Imagine, Toronto, a waterfront city! What a concept.

*****

Famous ferries

Star Ferry: Connects Hong Kong Island and Kowloon, carries 26 million passengers yearly.

Staten Island Ferry: Connects Manhattan and Staten Island. Considered one of New York City's great bargains, the 25-minute ride is free.

Mersey Ferry: Made famous in the 1960s by Gerry and the Pacemakers, ranks as one of the oldest in the world, operating in Liverpool since the early 13th century.
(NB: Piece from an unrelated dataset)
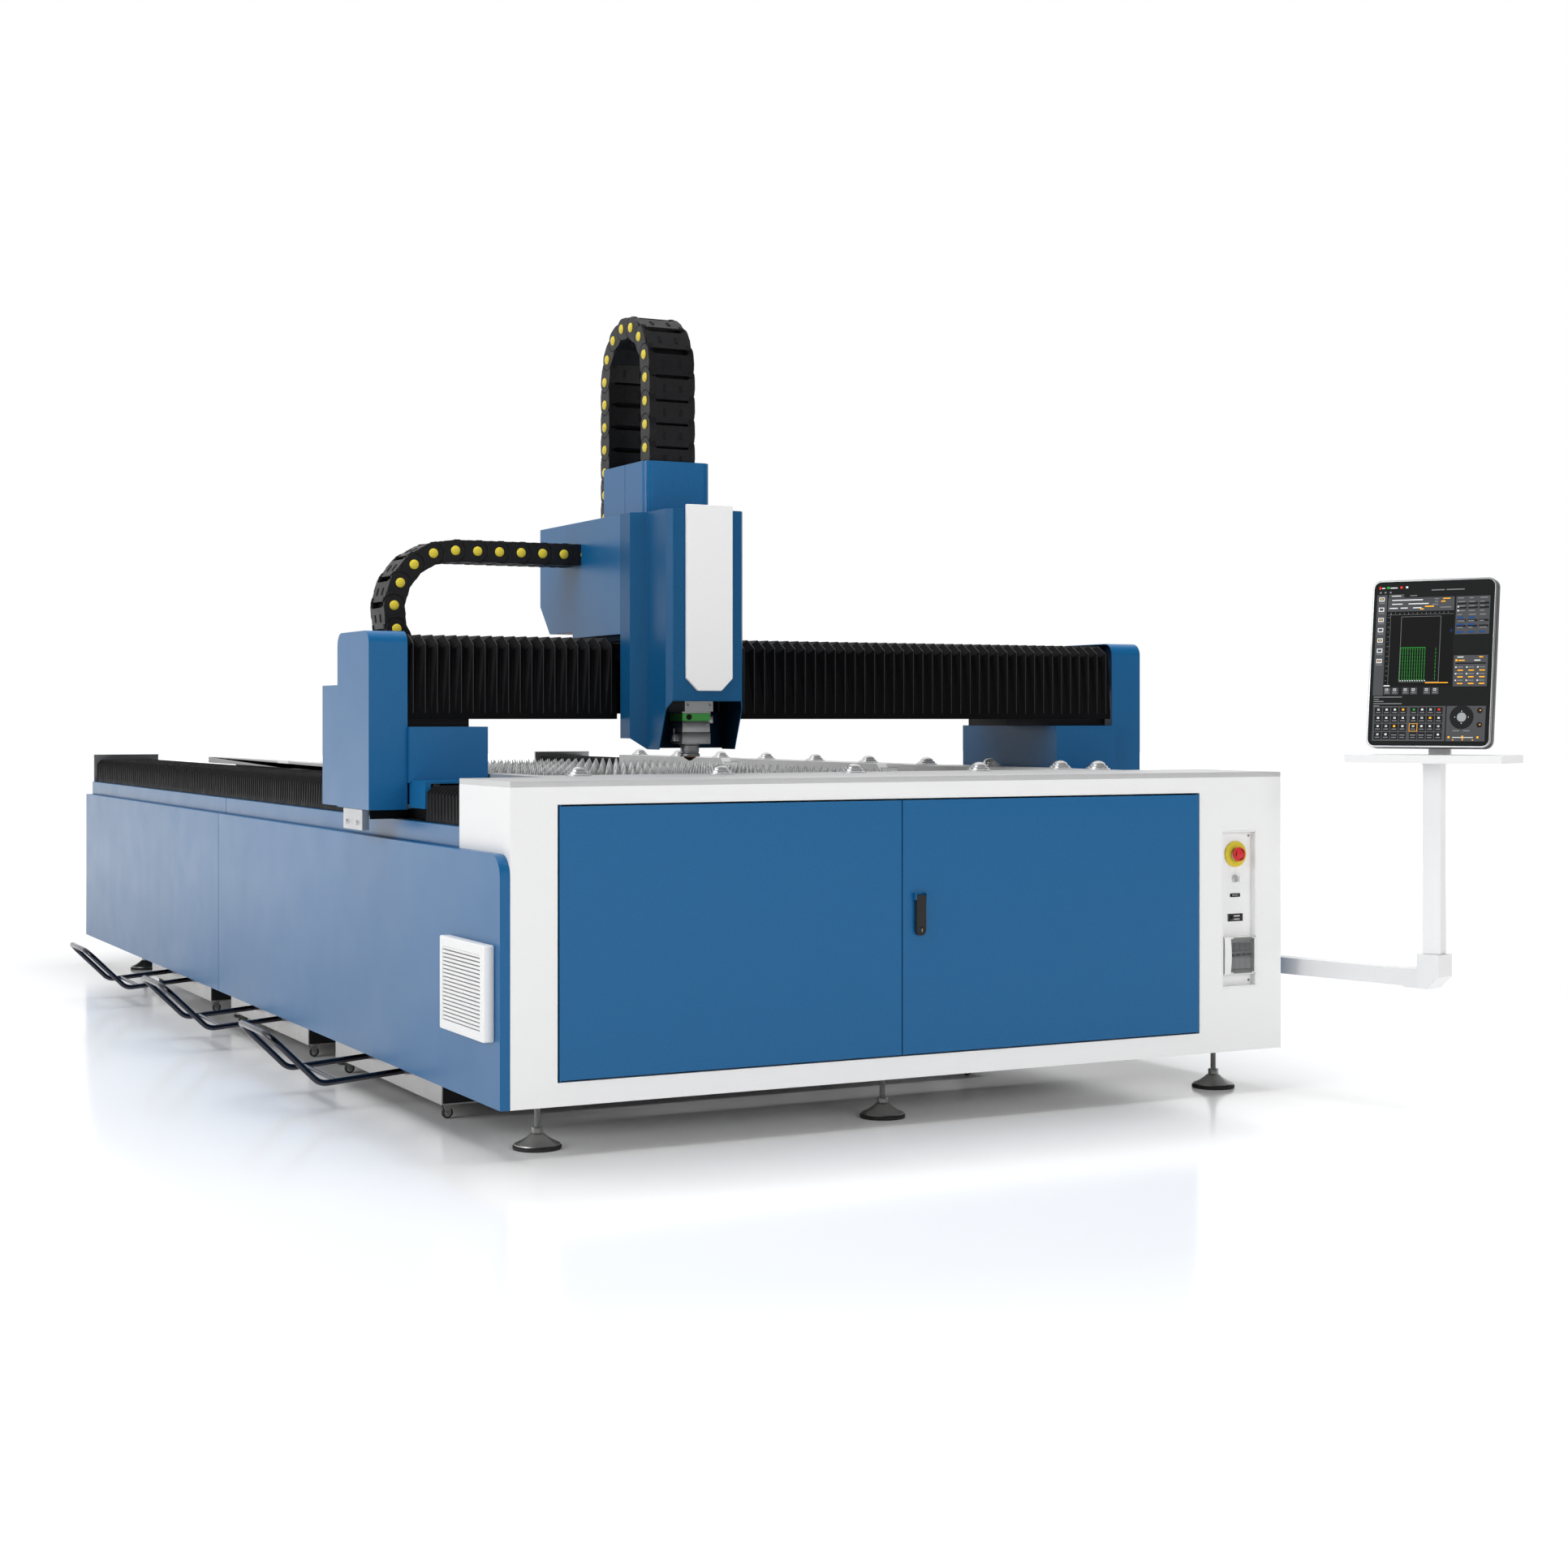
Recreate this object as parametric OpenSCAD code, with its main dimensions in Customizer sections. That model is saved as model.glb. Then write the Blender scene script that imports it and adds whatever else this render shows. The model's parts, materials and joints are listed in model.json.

Toronto Ferries: Ferries between the city and island have operated since the 1890s. The most controversial is also one of the shortest in the world. The Toronto City Centre Airport ferry route is a mere 121 metres, which is why airport proponents want it replaced with a fixed link, a.k.a. a bridge.
The mayor may not like the idea of aqua-transit, but there's no denying that boat rides transform the urban experience into something magical
 
Well if there is one part of Hume's piece that I agree with is that it would anchor the waterfront in the psyche of Torontonians. With only smaller Harbourfront events on the waterfront and the rare trip on a dinner cruise or to the island, there isn't much that draws the average Torontonian to the waterfront on a regular basis. Summer weekends it is busy but beyond that it is relatively quiet on the waterfront. If busses in Scarborough and Etobicoke made a convenient connection to a frequent ferry it would definitely bring year round crowds to the water's edge and therefore bring more retail and other amenities feeding itself in a loop. It wouldn't be the most efficient transit system though and perhaps there are better ways to draw people to the waterfront besides necessary transit connections. A waterfront east and west streetcar with connections to the Queensway line and Kingston Rd will do a little bit but it wouldn't force people out of the vehicle at the water's edge like a commuter ferry would. A waterfront building excercise perhaps, but I doubt it would be the best improvement if the goal is to simply provide quick and efficient transit.